Voxitatis has previously reported about the dangers for college freshmen, especially women, who find themselves alone, or alone with a college man, and fall victim to abuse, harassment, or physical violence. “The perils of the Red Zone,” we entitled the article, but this is a good chance to bring it up again, as National Signing Day for high school seniors passed last week.

The “red zone” refers to that dangerous few months when new freshmen arrive on campus, when they are open to experimentation and more likely to engage in underage drinking in order to feel more accepted. This is when senior athletes strike: they use alcohol to get girls drunk and then rape them.

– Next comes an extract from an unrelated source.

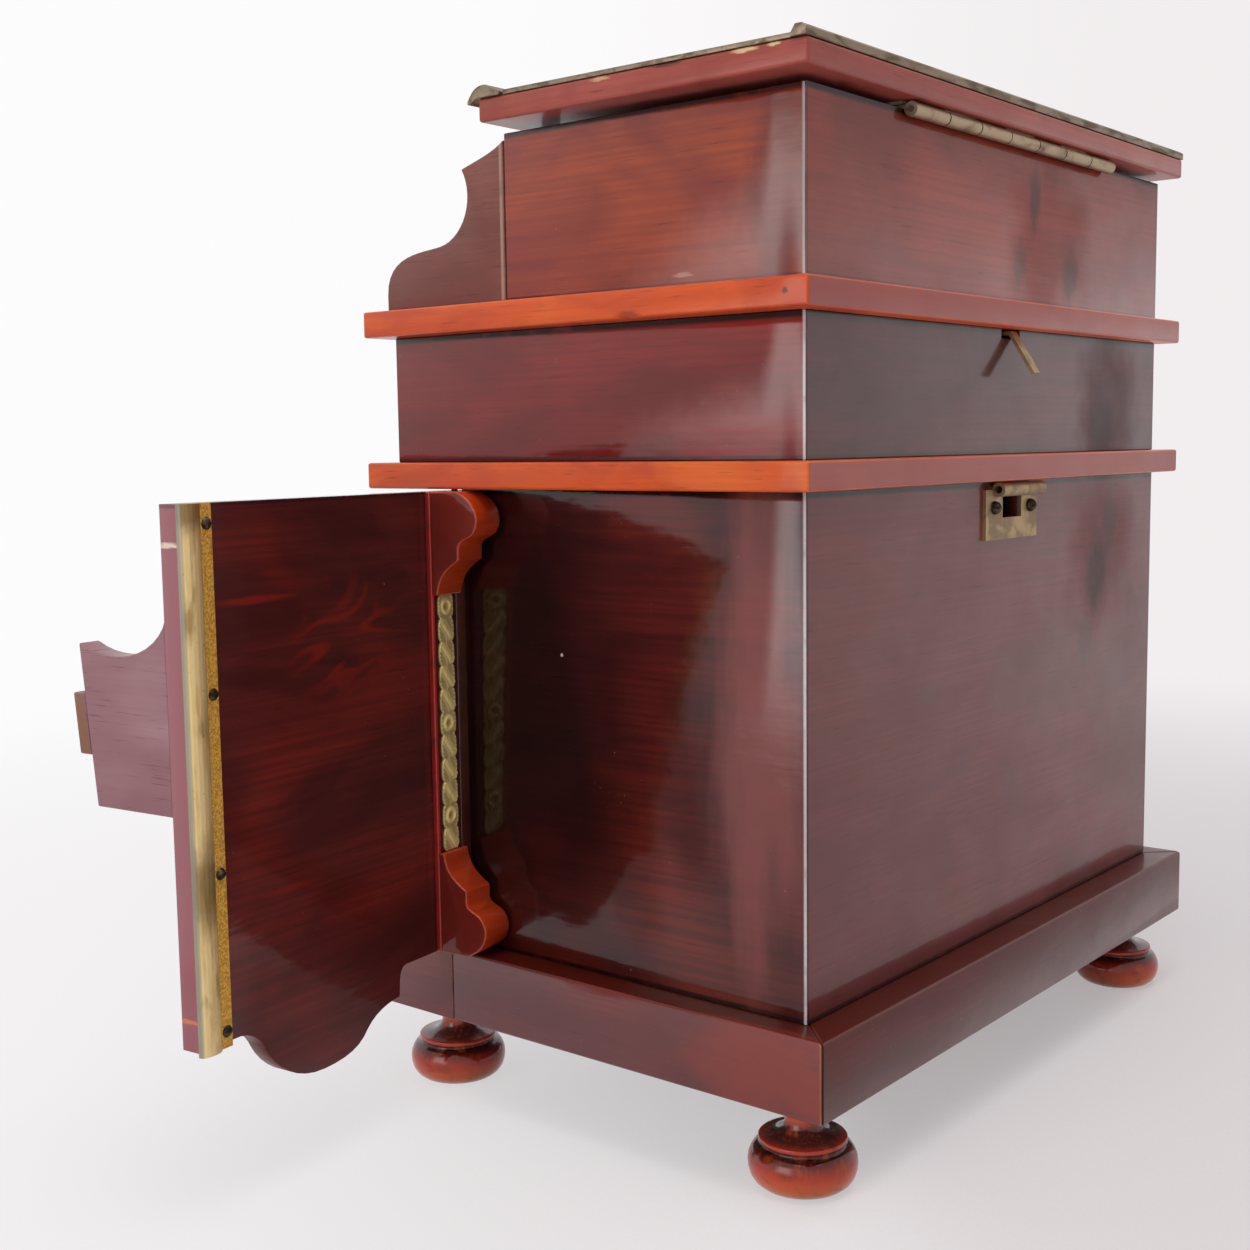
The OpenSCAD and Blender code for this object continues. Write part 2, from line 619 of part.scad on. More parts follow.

In these new experiences, self-defense could be the only thing that stands between a victim and serious injury. Which is not to say that colleges where the problem is especially severe are “promoting a rape culture,” as attorney Alan M Dershowitz reminded readers last weekend in the Washington Post.

The real danger, he suggests as he reviews Must We Defend Nazis? Why the First Amendment Should Not Protect Hate Speech and White Supremacy, is that students will claim that speech from the conservative hard right is “hate speech” in some way. They may demand “safe zones” on college campuses, where no speech from the hard left is squelched but where conservative (or even center right) speech is denounced as “hate speech” and shouted down.

“Now the right shoe of censorship is on the left foot. Those who seek to ban what they call hate speech are on the hard left, particularly at universities,” he writes. “Is Christian fundamentalist speech anti-gay or anti-women? Is pro-gay-marriage or pro-abortion speech anti-Christian? Are claims of anti-Asian discrimination really objections to race-based affirmative action and therefore anti-black speech? Is support for free speech a reflection of white privilege and, therefore, anti-minority?”

Especially for athletes who bring in significant revenue to supplement budgets, universities have occasionally bent the rules a little, or a lot. Combined with the support universities are required to provide for advocates of free speech, regardless of their politics or viewpoint on abortion, that can often create a situation that may seem hostile to college freshmen and make it difficult for them to learn. This is where censorship clashes with learning.